Output only the lines running from the line bearing "extrude(amount=-spigot_depth, mode=Mode.SUBTRACT)" through the line bearing "bpy.context.view_layer.update()", character for character.

__Data section__:
[START]

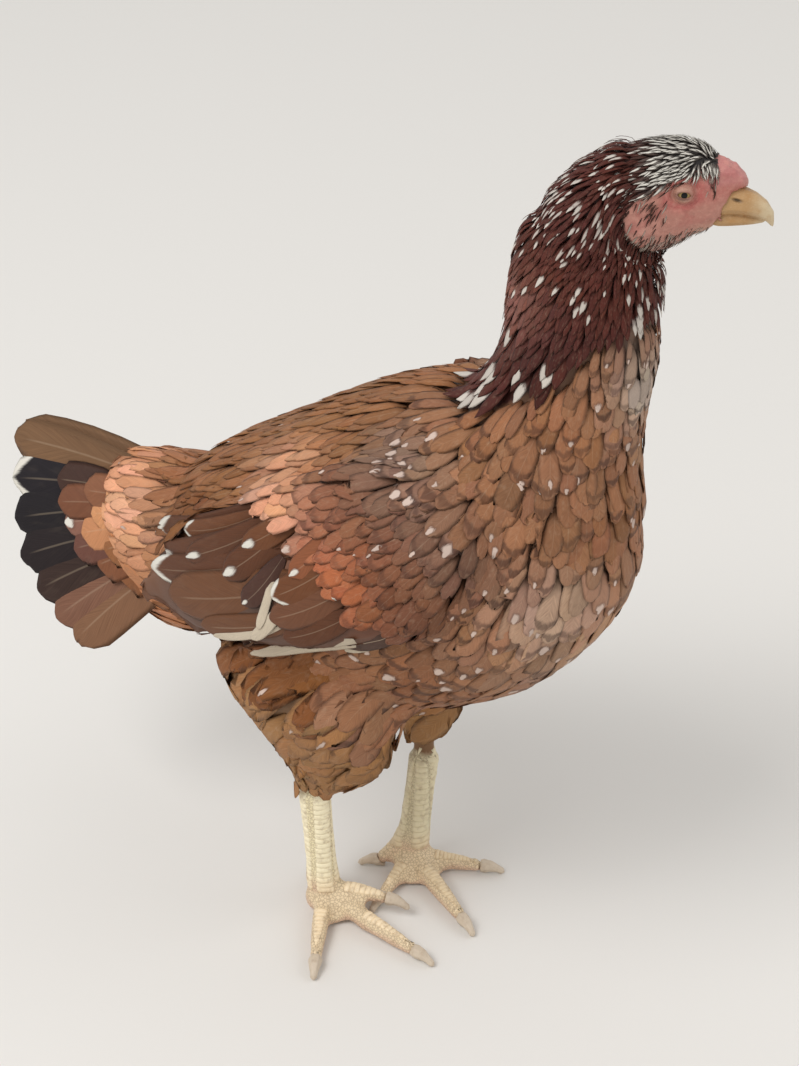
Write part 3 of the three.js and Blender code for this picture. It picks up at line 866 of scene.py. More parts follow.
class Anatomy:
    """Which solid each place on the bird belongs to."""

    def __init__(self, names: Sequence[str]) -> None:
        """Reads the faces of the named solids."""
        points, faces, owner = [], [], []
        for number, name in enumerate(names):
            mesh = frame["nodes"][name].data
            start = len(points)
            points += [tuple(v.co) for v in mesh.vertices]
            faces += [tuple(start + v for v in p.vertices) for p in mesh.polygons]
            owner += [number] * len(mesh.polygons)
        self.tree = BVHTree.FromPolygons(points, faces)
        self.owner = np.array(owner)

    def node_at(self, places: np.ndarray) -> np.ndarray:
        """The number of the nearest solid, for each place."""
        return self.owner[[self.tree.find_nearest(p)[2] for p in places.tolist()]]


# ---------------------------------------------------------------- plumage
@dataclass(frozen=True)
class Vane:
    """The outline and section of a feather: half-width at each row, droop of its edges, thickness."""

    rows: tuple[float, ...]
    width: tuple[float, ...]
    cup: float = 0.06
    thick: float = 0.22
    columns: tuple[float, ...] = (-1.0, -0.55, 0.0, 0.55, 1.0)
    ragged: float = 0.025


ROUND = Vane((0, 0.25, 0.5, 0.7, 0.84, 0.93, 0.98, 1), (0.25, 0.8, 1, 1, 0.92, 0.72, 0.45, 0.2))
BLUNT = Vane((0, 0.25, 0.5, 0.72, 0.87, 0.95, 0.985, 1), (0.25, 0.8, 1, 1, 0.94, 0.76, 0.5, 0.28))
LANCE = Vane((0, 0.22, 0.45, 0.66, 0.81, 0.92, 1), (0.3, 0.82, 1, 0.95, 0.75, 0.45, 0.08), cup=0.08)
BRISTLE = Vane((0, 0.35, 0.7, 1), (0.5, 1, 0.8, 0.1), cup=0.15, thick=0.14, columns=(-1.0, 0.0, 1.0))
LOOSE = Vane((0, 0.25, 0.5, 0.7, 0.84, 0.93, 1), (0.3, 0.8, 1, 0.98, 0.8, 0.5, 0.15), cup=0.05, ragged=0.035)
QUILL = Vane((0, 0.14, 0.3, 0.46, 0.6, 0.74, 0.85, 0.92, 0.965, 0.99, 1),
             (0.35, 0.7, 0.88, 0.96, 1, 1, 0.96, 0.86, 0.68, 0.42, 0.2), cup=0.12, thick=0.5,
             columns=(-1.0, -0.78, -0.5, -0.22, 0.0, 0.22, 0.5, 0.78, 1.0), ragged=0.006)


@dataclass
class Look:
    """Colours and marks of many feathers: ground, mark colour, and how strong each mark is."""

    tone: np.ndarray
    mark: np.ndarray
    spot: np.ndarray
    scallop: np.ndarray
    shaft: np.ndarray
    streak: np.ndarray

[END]
[START]

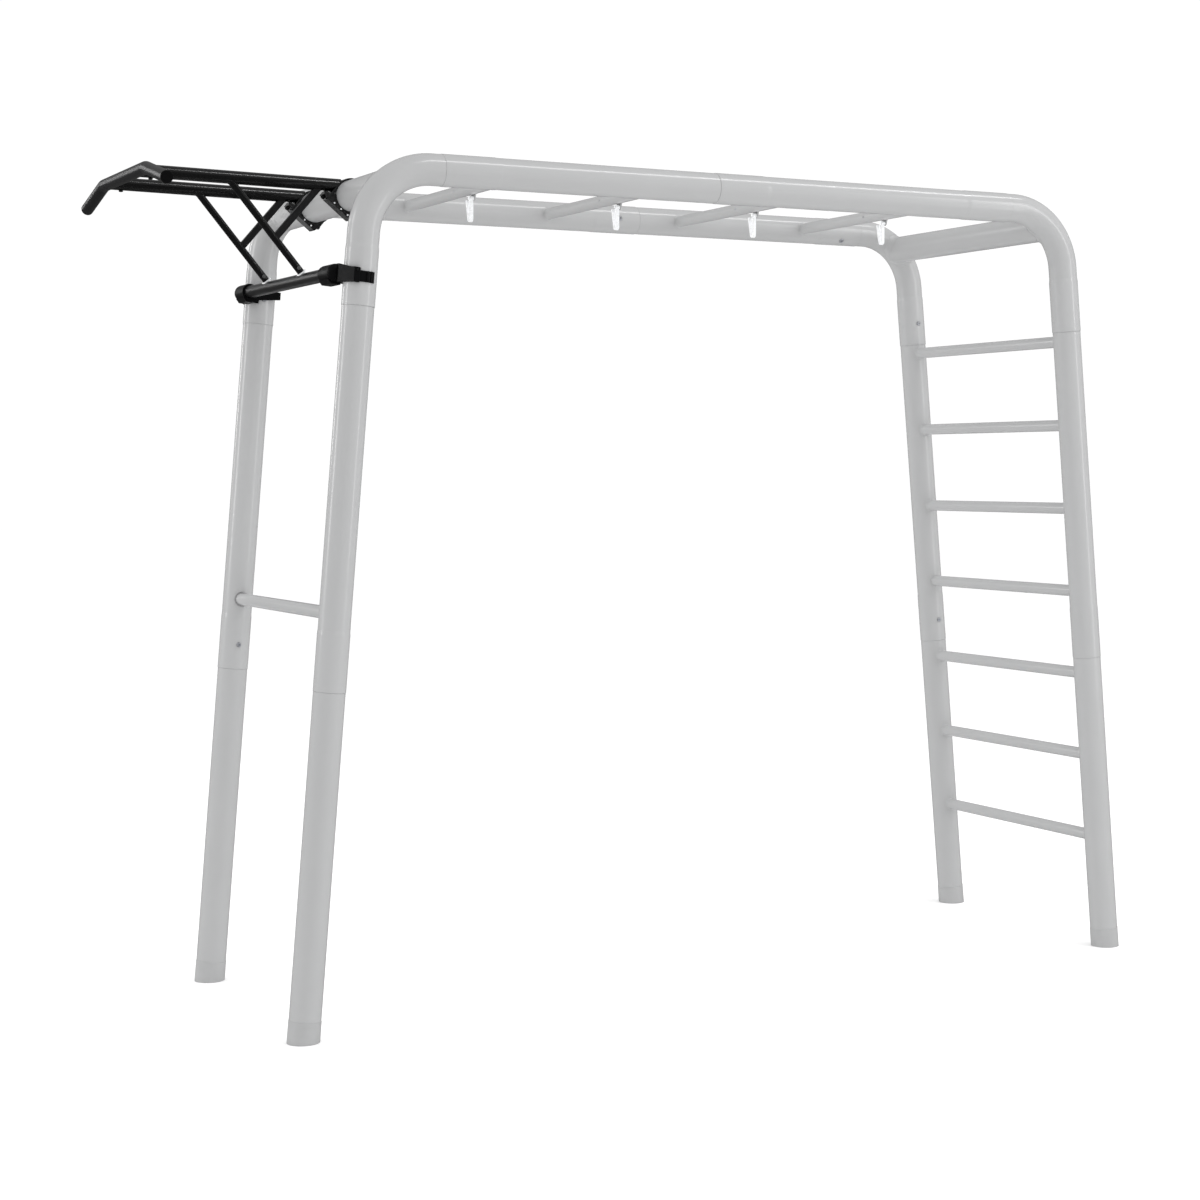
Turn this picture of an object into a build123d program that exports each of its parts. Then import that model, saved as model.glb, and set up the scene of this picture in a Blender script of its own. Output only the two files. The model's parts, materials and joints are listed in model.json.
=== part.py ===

[END]
[START]

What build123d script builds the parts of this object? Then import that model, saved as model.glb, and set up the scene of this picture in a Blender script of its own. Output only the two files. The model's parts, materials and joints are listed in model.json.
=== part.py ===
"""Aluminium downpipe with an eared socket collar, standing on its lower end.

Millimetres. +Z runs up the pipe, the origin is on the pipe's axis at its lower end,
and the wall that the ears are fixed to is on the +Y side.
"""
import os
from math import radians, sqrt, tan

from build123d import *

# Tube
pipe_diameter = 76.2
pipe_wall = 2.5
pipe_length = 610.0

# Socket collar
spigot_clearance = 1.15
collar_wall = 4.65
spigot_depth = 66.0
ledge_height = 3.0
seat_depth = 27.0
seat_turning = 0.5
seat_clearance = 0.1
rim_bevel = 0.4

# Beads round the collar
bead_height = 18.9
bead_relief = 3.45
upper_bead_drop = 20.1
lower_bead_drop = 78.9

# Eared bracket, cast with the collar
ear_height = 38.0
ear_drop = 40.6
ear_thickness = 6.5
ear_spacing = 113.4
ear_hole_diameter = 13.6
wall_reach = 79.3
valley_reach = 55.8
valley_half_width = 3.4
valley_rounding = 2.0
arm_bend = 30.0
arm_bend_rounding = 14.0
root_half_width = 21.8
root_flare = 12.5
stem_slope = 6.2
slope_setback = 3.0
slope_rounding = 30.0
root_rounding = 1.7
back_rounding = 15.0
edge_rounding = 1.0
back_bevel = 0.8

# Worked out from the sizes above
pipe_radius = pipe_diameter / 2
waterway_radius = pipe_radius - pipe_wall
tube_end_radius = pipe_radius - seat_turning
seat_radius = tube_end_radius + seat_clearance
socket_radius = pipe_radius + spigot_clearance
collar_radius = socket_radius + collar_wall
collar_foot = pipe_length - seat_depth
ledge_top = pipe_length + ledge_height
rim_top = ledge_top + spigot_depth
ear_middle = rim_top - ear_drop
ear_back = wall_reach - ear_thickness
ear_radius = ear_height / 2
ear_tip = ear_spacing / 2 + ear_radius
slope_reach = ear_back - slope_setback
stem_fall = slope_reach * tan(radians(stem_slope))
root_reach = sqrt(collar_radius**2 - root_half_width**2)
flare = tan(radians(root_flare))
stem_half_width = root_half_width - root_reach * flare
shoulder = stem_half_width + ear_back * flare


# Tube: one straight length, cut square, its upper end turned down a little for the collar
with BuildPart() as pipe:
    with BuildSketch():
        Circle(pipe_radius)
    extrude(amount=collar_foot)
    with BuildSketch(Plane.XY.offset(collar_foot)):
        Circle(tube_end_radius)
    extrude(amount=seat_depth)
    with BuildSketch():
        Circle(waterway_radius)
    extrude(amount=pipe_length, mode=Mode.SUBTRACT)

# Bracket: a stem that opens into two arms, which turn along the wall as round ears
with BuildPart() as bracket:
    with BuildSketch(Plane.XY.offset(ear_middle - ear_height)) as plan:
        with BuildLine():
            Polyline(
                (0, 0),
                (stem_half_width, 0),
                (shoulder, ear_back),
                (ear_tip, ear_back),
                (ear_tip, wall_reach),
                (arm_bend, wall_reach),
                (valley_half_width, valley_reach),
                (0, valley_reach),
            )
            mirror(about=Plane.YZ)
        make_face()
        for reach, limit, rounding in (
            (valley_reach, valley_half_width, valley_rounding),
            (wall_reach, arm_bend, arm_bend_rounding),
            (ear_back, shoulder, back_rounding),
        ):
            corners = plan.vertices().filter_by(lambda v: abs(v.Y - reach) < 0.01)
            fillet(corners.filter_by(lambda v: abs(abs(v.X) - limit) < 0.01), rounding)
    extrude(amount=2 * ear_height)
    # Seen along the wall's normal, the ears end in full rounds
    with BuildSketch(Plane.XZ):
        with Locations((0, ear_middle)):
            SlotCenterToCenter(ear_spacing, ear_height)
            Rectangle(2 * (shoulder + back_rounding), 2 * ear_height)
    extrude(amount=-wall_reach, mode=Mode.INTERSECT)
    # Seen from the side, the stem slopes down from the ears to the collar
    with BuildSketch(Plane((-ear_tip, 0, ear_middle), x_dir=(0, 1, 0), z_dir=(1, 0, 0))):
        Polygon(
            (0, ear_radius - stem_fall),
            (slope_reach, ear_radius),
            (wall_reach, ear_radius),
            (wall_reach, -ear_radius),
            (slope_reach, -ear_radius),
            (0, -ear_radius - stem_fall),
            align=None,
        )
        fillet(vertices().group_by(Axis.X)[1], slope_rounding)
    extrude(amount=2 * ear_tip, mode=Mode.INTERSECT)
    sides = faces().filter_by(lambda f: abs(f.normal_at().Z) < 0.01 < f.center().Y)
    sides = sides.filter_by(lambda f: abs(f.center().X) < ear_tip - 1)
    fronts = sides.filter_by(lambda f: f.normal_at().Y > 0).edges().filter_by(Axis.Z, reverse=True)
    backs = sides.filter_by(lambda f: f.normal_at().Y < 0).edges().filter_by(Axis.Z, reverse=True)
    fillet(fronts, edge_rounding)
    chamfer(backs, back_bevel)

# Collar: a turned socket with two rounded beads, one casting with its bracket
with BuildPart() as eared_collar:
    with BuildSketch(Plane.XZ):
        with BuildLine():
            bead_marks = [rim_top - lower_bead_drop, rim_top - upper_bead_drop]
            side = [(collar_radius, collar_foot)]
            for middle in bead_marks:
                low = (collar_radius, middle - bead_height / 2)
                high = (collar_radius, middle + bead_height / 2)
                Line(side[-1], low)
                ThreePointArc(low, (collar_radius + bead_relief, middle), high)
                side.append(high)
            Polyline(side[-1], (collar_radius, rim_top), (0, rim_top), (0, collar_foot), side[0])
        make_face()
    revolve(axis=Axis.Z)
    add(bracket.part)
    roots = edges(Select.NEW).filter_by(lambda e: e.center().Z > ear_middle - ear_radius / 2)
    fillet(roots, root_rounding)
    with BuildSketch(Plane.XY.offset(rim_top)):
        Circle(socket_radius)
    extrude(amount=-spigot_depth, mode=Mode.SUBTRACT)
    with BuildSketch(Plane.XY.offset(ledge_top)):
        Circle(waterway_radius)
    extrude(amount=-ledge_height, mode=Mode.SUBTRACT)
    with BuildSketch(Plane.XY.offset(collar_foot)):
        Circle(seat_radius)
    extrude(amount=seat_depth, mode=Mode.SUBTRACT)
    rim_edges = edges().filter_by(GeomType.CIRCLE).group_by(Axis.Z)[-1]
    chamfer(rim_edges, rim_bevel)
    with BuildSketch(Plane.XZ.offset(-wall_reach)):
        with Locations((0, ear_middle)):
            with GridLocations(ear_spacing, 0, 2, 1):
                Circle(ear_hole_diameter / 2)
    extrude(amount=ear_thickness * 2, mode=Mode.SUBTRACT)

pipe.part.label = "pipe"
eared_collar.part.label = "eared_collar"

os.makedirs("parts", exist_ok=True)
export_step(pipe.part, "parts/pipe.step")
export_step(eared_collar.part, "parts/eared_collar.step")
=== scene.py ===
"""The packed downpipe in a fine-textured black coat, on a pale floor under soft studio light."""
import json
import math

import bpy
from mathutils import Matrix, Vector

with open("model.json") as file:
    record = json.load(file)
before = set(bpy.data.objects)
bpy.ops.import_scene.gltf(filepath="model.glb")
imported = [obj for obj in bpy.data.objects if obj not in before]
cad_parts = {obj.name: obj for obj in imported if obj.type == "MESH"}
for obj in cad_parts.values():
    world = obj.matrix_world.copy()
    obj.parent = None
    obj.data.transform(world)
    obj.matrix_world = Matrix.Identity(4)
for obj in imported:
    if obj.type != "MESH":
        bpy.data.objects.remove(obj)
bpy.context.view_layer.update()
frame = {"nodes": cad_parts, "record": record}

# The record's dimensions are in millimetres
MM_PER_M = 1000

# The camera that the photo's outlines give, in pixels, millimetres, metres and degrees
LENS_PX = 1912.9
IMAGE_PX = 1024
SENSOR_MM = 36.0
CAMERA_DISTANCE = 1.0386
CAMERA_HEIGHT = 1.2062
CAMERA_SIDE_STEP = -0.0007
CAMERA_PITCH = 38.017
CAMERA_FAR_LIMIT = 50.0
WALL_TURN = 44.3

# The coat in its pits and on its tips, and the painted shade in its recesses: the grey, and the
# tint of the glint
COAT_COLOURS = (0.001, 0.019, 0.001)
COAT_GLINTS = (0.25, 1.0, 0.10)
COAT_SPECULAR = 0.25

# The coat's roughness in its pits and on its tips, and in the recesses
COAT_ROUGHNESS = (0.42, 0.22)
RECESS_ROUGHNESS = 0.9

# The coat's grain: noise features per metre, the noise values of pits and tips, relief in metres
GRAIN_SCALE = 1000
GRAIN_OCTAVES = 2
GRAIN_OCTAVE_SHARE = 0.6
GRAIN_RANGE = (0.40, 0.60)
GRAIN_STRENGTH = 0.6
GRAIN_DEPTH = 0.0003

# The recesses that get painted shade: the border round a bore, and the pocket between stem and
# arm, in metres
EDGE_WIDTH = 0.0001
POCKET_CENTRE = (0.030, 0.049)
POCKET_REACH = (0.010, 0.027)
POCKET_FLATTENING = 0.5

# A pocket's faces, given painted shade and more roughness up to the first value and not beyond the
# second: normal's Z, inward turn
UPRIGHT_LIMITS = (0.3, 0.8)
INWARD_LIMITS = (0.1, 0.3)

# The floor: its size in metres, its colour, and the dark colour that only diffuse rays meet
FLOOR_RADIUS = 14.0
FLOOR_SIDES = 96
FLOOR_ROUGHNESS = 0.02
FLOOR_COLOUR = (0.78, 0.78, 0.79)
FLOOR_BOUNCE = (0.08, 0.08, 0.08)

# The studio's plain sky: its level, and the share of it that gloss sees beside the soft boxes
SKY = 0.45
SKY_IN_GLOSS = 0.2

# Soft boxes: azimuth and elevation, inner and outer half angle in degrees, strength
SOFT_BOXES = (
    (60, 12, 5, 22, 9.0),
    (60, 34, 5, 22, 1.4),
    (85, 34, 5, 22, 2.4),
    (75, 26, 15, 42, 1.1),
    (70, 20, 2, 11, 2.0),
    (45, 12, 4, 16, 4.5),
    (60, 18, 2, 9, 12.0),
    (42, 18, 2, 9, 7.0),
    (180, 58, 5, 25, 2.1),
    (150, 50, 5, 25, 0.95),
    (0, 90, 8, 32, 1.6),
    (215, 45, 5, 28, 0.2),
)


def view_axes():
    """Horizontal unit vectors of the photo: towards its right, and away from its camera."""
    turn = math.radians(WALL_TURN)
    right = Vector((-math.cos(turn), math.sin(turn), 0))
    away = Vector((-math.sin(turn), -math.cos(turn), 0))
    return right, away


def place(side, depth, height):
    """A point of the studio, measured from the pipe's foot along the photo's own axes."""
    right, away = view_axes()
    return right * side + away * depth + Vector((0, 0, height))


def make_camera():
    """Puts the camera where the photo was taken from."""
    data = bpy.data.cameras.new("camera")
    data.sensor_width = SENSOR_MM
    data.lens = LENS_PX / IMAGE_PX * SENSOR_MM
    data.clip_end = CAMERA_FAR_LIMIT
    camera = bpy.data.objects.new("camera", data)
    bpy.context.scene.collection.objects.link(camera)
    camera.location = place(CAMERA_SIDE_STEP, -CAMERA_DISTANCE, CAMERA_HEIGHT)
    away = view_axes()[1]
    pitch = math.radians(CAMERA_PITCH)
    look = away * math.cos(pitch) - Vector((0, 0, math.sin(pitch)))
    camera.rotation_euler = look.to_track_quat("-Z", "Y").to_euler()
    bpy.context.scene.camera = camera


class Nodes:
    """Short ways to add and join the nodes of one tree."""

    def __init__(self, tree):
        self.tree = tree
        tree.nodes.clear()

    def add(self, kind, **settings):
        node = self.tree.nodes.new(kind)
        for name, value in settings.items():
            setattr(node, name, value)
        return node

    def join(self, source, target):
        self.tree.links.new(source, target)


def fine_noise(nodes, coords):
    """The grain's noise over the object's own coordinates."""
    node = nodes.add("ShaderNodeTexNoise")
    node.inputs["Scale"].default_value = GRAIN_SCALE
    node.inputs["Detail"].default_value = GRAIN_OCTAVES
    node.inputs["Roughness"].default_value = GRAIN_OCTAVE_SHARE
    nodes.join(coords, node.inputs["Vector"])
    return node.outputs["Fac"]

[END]

__Completed exercise__:
    extrude(amount=-spigot_depth, mode=Mode.SUBTRACT)
    with BuildSketch(Plane.XY.offset(ledge_top)):
        Circle(waterway_radius)
    extrude(amount=-ledge_height, mode=Mode.SUBTRACT)
    with BuildSketch(Plane.XY.offset(collar_foot)):
        Circle(seat_radius)
    extrude(amount=seat_depth, mode=Mode.SUBTRACT)
    rim_edges = edges().filter_by(GeomType.CIRCLE).group_by(Axis.Z)[-1]
    chamfer(rim_edges, rim_bevel)
    with BuildSketch(Plane.XZ.offset(-wall_reach)):
        with Locations((0, ear_middle)):
            with GridLocations(ear_spacing, 0, 2, 1):
                Circle(ear_hole_diameter / 2)
    extrude(amount=ear_thickness * 2, mode=Mode.SUBTRACT)

pipe.part.label = "pipe"
eared_collar.part.label = "eared_collar"

os.makedirs("parts", exist_ok=True)
export_step(pipe.part, "parts/pipe.step")
export_step(eared_collar.part, "parts/eared_collar.step")
=== scene.py ===
"""The packed downpipe in a fine-textured black coat, on a pale floor under soft studio light."""
import json
import math

import bpy
from mathutils import Matrix, Vector

with open("model.json") as file:
    record = json.load(file)
before = set(bpy.data.objects)
bpy.ops.import_scene.gltf(filepath="model.glb")
imported = [obj for obj in bpy.data.objects if obj not in before]
cad_parts = {obj.name: obj for obj in imported if obj.type == "MESH"}
for obj in cad_parts.values():
    world = obj.matrix_world.copy()
    obj.parent = None
    obj.data.transform(world)
    obj.matrix_world = Matrix.Identity(4)
for obj in imported:
    if obj.type != "MESH":
        bpy.data.objects.remove(obj)
bpy.context.view_layer.update()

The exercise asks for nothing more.